If not, what is preventing "happiness" from being quantified, in principle?
Quantifying whether someone is happy is not the same as being able to stimulate the happy feelings. The experience machine is critical to your question:
Nozick asks us to imagine a machine that could give us whatever desirable or pleasurable experiences we could want. Psychologists have figured out a way to stimulate a person's brain to induce pleasurable experiences that the subject could not distinguish from those he would have apart from the machine. He then asks, if given the choice, would we prefer the machine to real life?
Nozick also believes that if pleasure were the only intrinsic value, people would have an overriding reason to be hooked up to an "experience machine," which would produce favorable sensations.

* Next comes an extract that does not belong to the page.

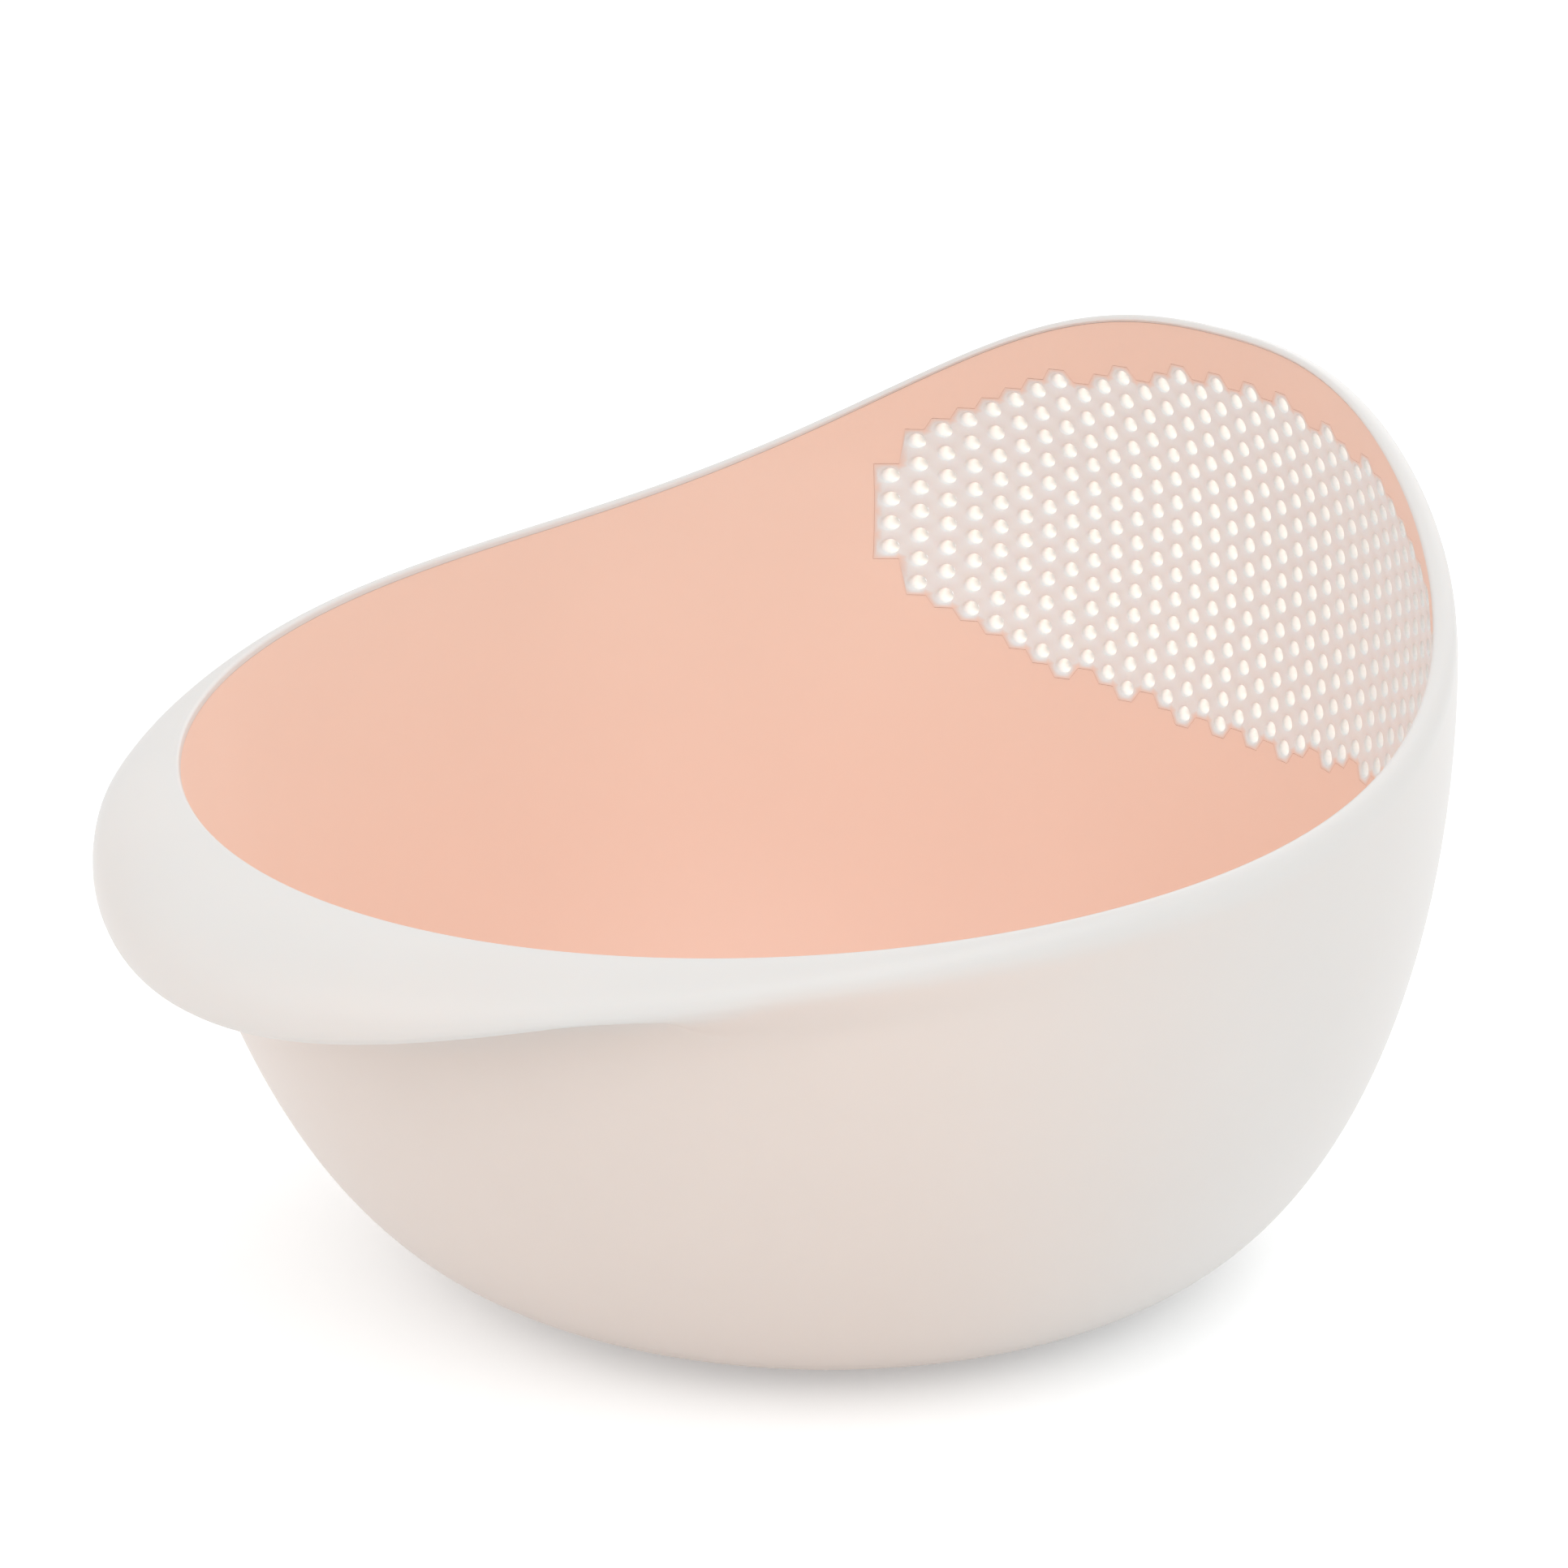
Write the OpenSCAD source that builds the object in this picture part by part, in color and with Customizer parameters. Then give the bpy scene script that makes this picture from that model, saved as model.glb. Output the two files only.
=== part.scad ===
// Two-colour basket for washing rice: a white outer shell with a flared lip as its handle
// and a perforated drain wall opposite, and a pink inner liner that also makes the foot.
// Heights named _h are measured from the shell's lower edge. The foot stands on z = 0,
// the handle points along -Y and the drain wall along +Y. Angles run from +Y towards +X.

/* [Body] */
// Largest radius of the shell, at its belly
belly_r = 102.5; // [92:0.5:112]
// Height of the belly
belly_h = 100.5; // [90:0.5:110]
// Radius of the shell's lower edge
foot_r = 54; // [46:0.5:62]
// How far the wall comes in again between the belly and the crest of the drain wall
crest_in = 6.2; // [3:0.1:10]
// How far the body leans towards the handle, between its lower edge and the belly
lean = 5.6; // [0:0.2:9]

/* [Rim] */
// Height of the rim at the handle
front_h = 81.2; // [72:0.2:88]
// Even rise of the rim from the handle to the drain wall
side_rise = 16.8; // [10:0.2:24]
// Steep rise of the rim at the drain wall
crest_rise = 37.2; // [28:0.2:44]
// Height of the white band inside the rim
band_h = 1.1; // [1:0.1:3]
// Rounding of the rim's inner edge
rim_edge = 0.7; // [0.4:0.1:0.9]
// Drop of the rounded rim from its inner edge to the outer wall, away from the handle
rim_drop = 4; // [3:0.2:6]

/* [Walls] */
// Wall of the outer shell
shell_t = 1.8; // [1.4:0.1:2.4]
// Wall of the inner liner
liner_t = 1.4; // [1:0.1:2]
// Floor of the liner
floor_t = 2.2; // [1.6:0.1:3]
// Gap between the shell and the liner
fit_gap = 0.2; // [0.1:0.05:0.3]
// Width of the seat that the liner rests on, inside the shell's lower edge
seat_w = 4; // [3:0.5:5]

/* [Handle lip] */
// How far the lip stands out from the wall at its middle
lip_reach = 18.8; // [12:0.2:24]
// Drop of the lip's curled edge below the rim at its middle
lip_drop = 15.4; // [11:0.2:20]
// Wall of the lip
lip_t = 2.2; // [1.8:0.1:2.8]
// Angle from the lip's middle to where its reach fades out
reach_angle = 99; // [90:1:108]
// Angle from the lip's middle to where its drop fades out
drop_angle = 67; // [60:1:76]

/* [Drain wall] */
// Diameter of a drain hole
hole_d = 2.6; // [2:0.1:3]
// Height from one hole to the next in a column
row_pitch = 4.34; // [4:0.02:5]
// Distance from one column of holes to the next
column_pitch = 4.06; // [3.8:0.02:4.6]
// Half the width of the hole field
field_w = 67.4; // [50:0.2:72]
// Half the height of the hole field
field_h = 31; // [20:0.2:34]
// Solid wall between the top of the hole field and the crest
field_margin = 9.6; // [7:0.2:16]
// Rise of the holes from the inside to the outside
hole_tilt = 3.8; // [0:0.2:6]

/* [Foot] */
// How far the foot ring stands below the shell
foot_h = 2.2; // [1.5:0.1:3.5]
// Width of the foot ring
foot_w = 5; // [4:0.5:8]
// Chamfer of the foot ring's edges
foot_edge = 0.6; // [0.3:0.1:1]

/* [Hidden] */

shell_colour = [0.93, 0.915, 0.895];
liner_colour = [0.95, 0.77, 0.69];

// Sections around the body, and points up each wall, under the lip and over its top
sections = 72;
wall_steps = 11;
under_steps = 4;
top_steps = 5;
// Rows of facets up the drain panel, an odd number so that no edge between two rows runs
// through the middle of a hole
panel_rows = 7;
// Sides of a drain hole
hole_sides = 20;

// Exponents of the curves: the wall above the belly, the late rise and rounded crest of the
// rim, the fading of the lip's reach and drop, and the closer points near the foot
crest_curve = 1.63;
late_rise = 7.5;
round_crest = 1.55;
reach_fade = 5.8;
drop_fade = 5;
low_bias = 1.7;

// Step between the wall and the lip's edge where the lip has faded out
blend_h = 0.6;
// Overrun of cuts past the walls that they open
overrun = 1;
// How far joined forms reach into each other
bury = 0.6;
// Gap between the drain panel and the edge of the liner's window
panel_gap = 0.3;

// Insets from the shell's outer face to the liner's outer face and to its inner face
liner_out = shell_t + fit_gap;
full_t = liner_out + liner_t;
crest_h = front_h + side_rise + crest_rise;
// Height of the middle of the hole field
field_mid_h = crest_h - field_margin - field_h;

// Radius at height z of the face that lies an inset t inside the shell's outer face:
// a quarter ellipse up to the belly and a slow curve inwards above it
function wall_r(z, t) =
    z < belly_h
    ? foot_r + (belly_r - t - foot_r)
        * sqrt(1 - pow((belly_h - max(z, t)) / (belly_h - t), 2))
    : belly_r - t - crest_in * pow((z - belly_h) / (crest_h - belly_h), crest_curve);

// Where the middle of the body lies at height z
function middle_y(z) = -lean * z / belly_h;

// The point at angle a, radius r and height z
function around(a, p) =
    [p[0] * sin(a), middle_y(p[1]) + p[0] * cos(a), p[1] + foot_h];

function mix(p, q, s) = p + (q - p) * s;
function clamp(s) = min(1, max(0, s));
function ease(s) = s * s * (3 - 2 * s);
function fade(a, span, power) = pow(max(0, 1 - pow((180 - a) / span, 2)), power);

// Height of the rim at angle a
function rim_at(a) =
    let (s = (1 + cos(a)) / 2)
    front_h + side_rise * s
        + crest_rise * (1 - pow(1 - pow(s, late_rise), round_crest));

function lip_out(a) = lip_reach * fade(a, reach_angle, reach_fade);
function lip_down(a) = rim_drop + (lip_drop - rim_drop) * fade(a, drop_angle, drop_fade);

// Heights from low to high, closer together near the foot
function wall_heights(low, high) =
    [for (k = [0:wall_steps]) low + (high - low) * pow(k / wall_steps, low_bias)];

function wall_points(low, high, t) =
    [for (z = wall_heights(low, high)) [wall_r(z, t), z]];

function reversed(list) = [for (k = [len(list) - 1:-1:0]) list[k]];
function tail(list) = [for (k = [1:len(list) - 1]) list[k]];

// Half section of the shell at angle a, from its lower edge up the outer wall, under and
// over the lip, and down the inside to the seat
function shell_section(a) =
    let (
        rim = rim_at(a),
        edge_z = rim - lip_down(a),
        edge = [wall_r(edge_z, 0) + lip_out(a), edge_z],
        root = [wall_r(edge_z - blend_h, 0), edge_z - blend_h],
        inner_r = wall_r(rim, full_t),
        top_r = inner_r + rim_edge,
        band_z = rim - band_h,
        // the hollow under the lip follows the lip's top at the lip's wall
        hollow_w = max(edge[0] - top_r - lip_t, rim_edge),
        hollow_h = lip_down(a) - lip_t,
        wall_w = wall_r(edge_z + hollow_h, 0) - top_r,
        reach_up = acos(clamp(wall_w / hollow_w)),
        open_share = ease(clamp((lip_out(a) / lip_t - 1) / 2))
    )
    concat(
        wall_points(0, root[1], 0),
        [for (k = [under_steps:-1:0])
            let (
                q = reach_up * k / under_steps,
                hollow = [top_r + hollow_w * cos(q), edge_z + hollow_h * sin(q)],
                shut = mix(edge, root, (k + 1) / (under_steps + 2))
            )
            mix(shut, hollow, open_share)],
        [for (k = [0:top_steps])
            let (q = 90 * k / top_steps)
            [top_r + (edge[0] - top_r) * cos(q), edge_z + lip_down(a) * sin(q)]],
        [[inner_r + rim_edge * (1 - sin(45)), rim - rim_edge * (1 - cos(45))],
            [inner_r, rim - rim_edge],
            [wall_r(band_z, full_t), band_z]],
        reversed(tail(wall_points(shell_t, band_z, shell_t))),
        [[foot_r + seat_w, shell_t], [foot_r, shell_t]]
    );

// Half section of the liner at angle a, from the middle of its floor up the inside, over
// its edge and down the outside to its shoulder and underside
function liner_section(a) =
    let (edge_z = rim_at(a) - band_h - fit_gap)
    concat(
        [[foot_r / 2, full_t]],
        wall_points(full_t, edge_z, full_t),
        reversed(tail(wall_points(liner_out, edge_z, liner_out))),
        [[foot_r + seat_w, shell_t],
            [foot_r - fit_gap, shell_t],
            [foot_r - fit_gap, full_t - floor_t],
            [foot_r / 2, full_t - floor_t]]
    );

// The holes run along straight lines in the Y-Z plane. Each is named by its distance x
// from the middle and by its height w where it passes slide_y.
slide_y = wall_r(field_mid_h, 0) + middle_y(field_mid_h);
columns = floor(field_w / column_pitch);
half_row = row_pitch / 2;

// Height at which the line through w passes y
function slide_z(w, y) = w + (y - slide_y) * tan(hole_tilt);

// Where the line at x and w meets the face at inset t, found in a few tries
function wall_y(x, w, t, y = slide_y, tries = 3) =
    let (z = slide_z(w, y), met = middle_y(z) + sqrt(pow(wall_r(z, t), 2) - x * x))
    tries == 0 ? met : wall_y(x, w, t, met, tries - 1);

// Half rows from the middle of the field to the last hole of column k. Every second
// column is set off by half a row, and the field ends on an ellipse.
function last_half_row(k) =
    let (
        offset = (abs(k) + 1) % 2,
        reach = field_h * sqrt(1 - pow(k * column_pitch / field_w, 2)) / half_row
    )
    2 * floor((reach - offset) / 2) + offset;

// Corners of the panel around the holes: above and below each column the edge is flat,
// and it steps by half a row between columns
function panel_corners(margin) =
    [for (k = [-columns:columns], side = [-1, 1])
        let (
            beyond = k * side == columns ? column_pitch / 2 + margin : column_pitch / 3,
            reach = (last_half_row(k) + 1) * half_row + margin
        )
        [k * column_pitch + side * beyond, reach]];

// Points of the face at inset t within the panel's edge
function panel_face(t, margin) =
    [for (corner = panel_corners(margin), v = [0:panel_rows])
        let (
            w = field_mid_h + corner[1] * (2 * v / panel_rows - 1),
            y = wall_y(corner[0], w, t)
        )
        [corner[0], y, slide_z(w, y) + foot_h]];

// The wall between two insets within the panel's edge
module panel(inner_t, outer_t, margin) {
    across = 2 * (2 * columns + 1);
    up = panel_rows + 1;
    back = across * up;
    points = concat(panel_face(inner_t, margin), panel_face(outer_t, margin));
    walls = [for (u = [0:across - 2], v = [0:up - 2])
        let (p = u * up + v, q = p + up)
        each [[p, p + 1, q + 1], [p, q + 1, q],
            [back + p, back + q + 1, back + p + 1], [back + p, back + q, back + q + 1]]];
    ends = [for (u = [0, across - 1], v = [0:up - 2])
        let (p = u * up + v)
        each edge_faces([p, back + p, back + p + 1, p + 1], u == 0)];
    rims = [for (v = [0, up - 1], u = [0:across - 2])
        let (p = u * up + v)
        each edge_faces([p, p + up, back + p + up, back + p], v == 0)];
    polyhedron(points, concat(walls, ends, rims));
}

// Two faces on four corners, turned outwards on either side
function edge_faces(c, first) =
    first ? [[c[0], c[1], c[2]], [c[0], c[2], c[3]]]
    : [[c[2], c[1], c[0]], [c[3], c[2], c[0]]];

// All drain holes, as pins that pass through the drain wall from inside
module drain_pins() {
    inside = slide_y - wall_y(columns * column_pitch, field_mid_h, full_t) + 2 * overrun;
    for (k = [-columns:columns])
        for (j = [-last_half_row(k):2:last_half_row(k)])
            translate([k * column_pitch, slide_y, field_mid_h + j * half_row + foot_h])
                rotate([hole_tilt - 90, 0, 0])
                    translate([0, 0, -inside])
                        cylinder(d = hole_d, h = inside + 2 * overrun, $fn = hole_sides);
}

module outer_shell() {
    color(shell_colour) difference() {
        union() {
            ring_loft([for (i = [0:sections - 1]) shell_section(turn_of(i))]);
            panel(full_t, shell_t - bury, 0);
        }
        drain_pins();
    }
}

module inner_liner() {
    color(liner_colour) difference() {
        union() {
            bowl_loft([for (i = [0:sections - 1]) liner_section(turn_of(i))]);
            foot_ring();
        }
        panel(full_t + overrun, liner_out - overrun, panel_gap);
    }
}

// Ring under the liner that passes through the shell's lower edge and stands on the table
module foot_ring() {
    outer = foot_r - fit_gap - foot_edge;
    top = foot_h + full_t - floor_t + bury;
    rotate_extrude($fn = sections)
        polygon([[outer - foot_w, top],
            [outer - foot_w, foot_edge],
            [outer - foot_w + foot_edge, 0],
            [outer - foot_edge, 0],
            [outer, foot_edge],
            [outer, top]]);
}

function turn_of(i) = 360 * i / sections;

function loft_points(rings) =
    [for (i = [0:len(rings) - 1], p = rings[i]) around(turn_of(i), p)];

// Faces between neighbouring sections of count points, up to point last
function loft_faces(count, last) =
    [for (i = [0:sections - 1], j = [0:last])
        let (
            here = i * count,
            next = (i + 1) % sections * count,
            up = (j + 1) % count
        )
        each [[here + j, next + j, next + up], [here + j, next + up, here + up]]];

// A closed ring of sections around the body
module ring_loft(rings) {
    count = len(rings[0]);
    polyhedron(loft_points(rings), loft_faces(count, count - 1));
}

// Sections around the body that start and end at its middle
module bowl_loft(rings) {
    count = len(rings[0]);
    floor_top = len(rings) * count;
    ends = [for (i = [0:sections - 1])
        let (here = i * count, next = (i + 1) % sections * count)
        each [[floor_top, here, next],
            [floor_top + 1, next + count - 1, here + count - 1]]];
    middles = [around(0, [0, rings[0][0][1]]), around(0, [0, rings[0][count - 1][1]])];
    polyhedron(concat(loft_points(rings), middles),
        concat([for (f = loft_faces(count, count - 2)) [f[2], f[1], f[0]]], ends));
}

outer_shell();
inner_liner();
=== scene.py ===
"""Looks of a two-colour basket for washing rice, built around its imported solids.

Sizes are in millimetres, as on a maker's drawing, and become metres when a mesh is made.
Angles run from +Y, the drain wall, towards +X. Heights are measured from the shell's lower
edge, which the foot ring lifts off the table.
"""

import logging
import math
from dataclasses import dataclass, field
from enum import Enum

import bmesh
import bpy
import numpy as np
from mathutils import Matrix, Vector
from mathutils.geometry import delaunay_2d_cdt


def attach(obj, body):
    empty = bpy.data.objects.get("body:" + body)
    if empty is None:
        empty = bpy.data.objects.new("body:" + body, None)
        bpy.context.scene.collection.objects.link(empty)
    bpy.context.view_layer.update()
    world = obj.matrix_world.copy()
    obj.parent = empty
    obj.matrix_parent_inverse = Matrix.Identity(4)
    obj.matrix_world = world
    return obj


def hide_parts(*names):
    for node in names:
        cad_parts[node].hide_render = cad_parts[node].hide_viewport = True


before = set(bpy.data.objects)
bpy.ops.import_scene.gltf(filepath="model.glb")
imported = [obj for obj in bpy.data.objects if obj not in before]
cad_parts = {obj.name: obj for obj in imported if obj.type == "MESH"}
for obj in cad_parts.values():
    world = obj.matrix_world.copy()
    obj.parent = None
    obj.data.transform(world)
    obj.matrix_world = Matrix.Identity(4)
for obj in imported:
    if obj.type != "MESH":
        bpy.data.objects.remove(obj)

logging.basicConfig(level=logging.INFO, format="%(message)s")
LOG = logging.getLogger("basket")

MM = 0.001
MEETING = 1e-7
SLIVER_SHARE = 1e-7
SHARP_DEGREES = 34.0
SENSOR_MM = 36.0

Colour = tuple[float, float, float, float]
WHITE: Colour = (1.0, 1.0, 1.0, 1.0)
BLACK: Colour = (0.0, 0.0, 0.0, 1.0)


def ease(share: np.ndarray | float) -> np.ndarray:
    """Smooth step of a share that is first kept between 0 and 1."""
    kept = np.clip(share, 0.0, 1.0)
    return kept * kept * (3.0 - 2.0 * kept)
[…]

It turns out that when Nozick asked people if they'd like being hooked up to an 'experience machine', most people said no. I found a random poll which has 38% of people wanting to plug in and 62% wanting real life. Note that this is just a forums poll, so take it with a grain of salt.
Assuming 'no' to the experience machine: We are not guaranteed that human thriving has finite 'definition'. Consider an analogous question: will science ever 'finish'? Will we ever discover every physical law, with the only possible research left to be discovering the initial conditions of the universe to finer and finer precision? It's not clear. Using induction, we could say that we ought to expect science to continue finding deeper and deeper laws of the universe. Perhaps human thriving is the same: so far we seem to be finding more and more complex forms of human thriving; who says it will ever cease? Indeed, we know from addiction studies that just about any routine stimulation of the brain loses its effectiveness in creating fulfillment, over time. Our brains seem to get bored of things and want new experiences.
Given this, I would say that no, we will be very bad at predicting future happiness, just like we're bad at predicting future science, unless you're talking only one or two years into the future. We can make very broad predictions—like more greenery makes for more happiness—but there is no evidence that we'll be able to be precise in the way that Sam Harris seems to require.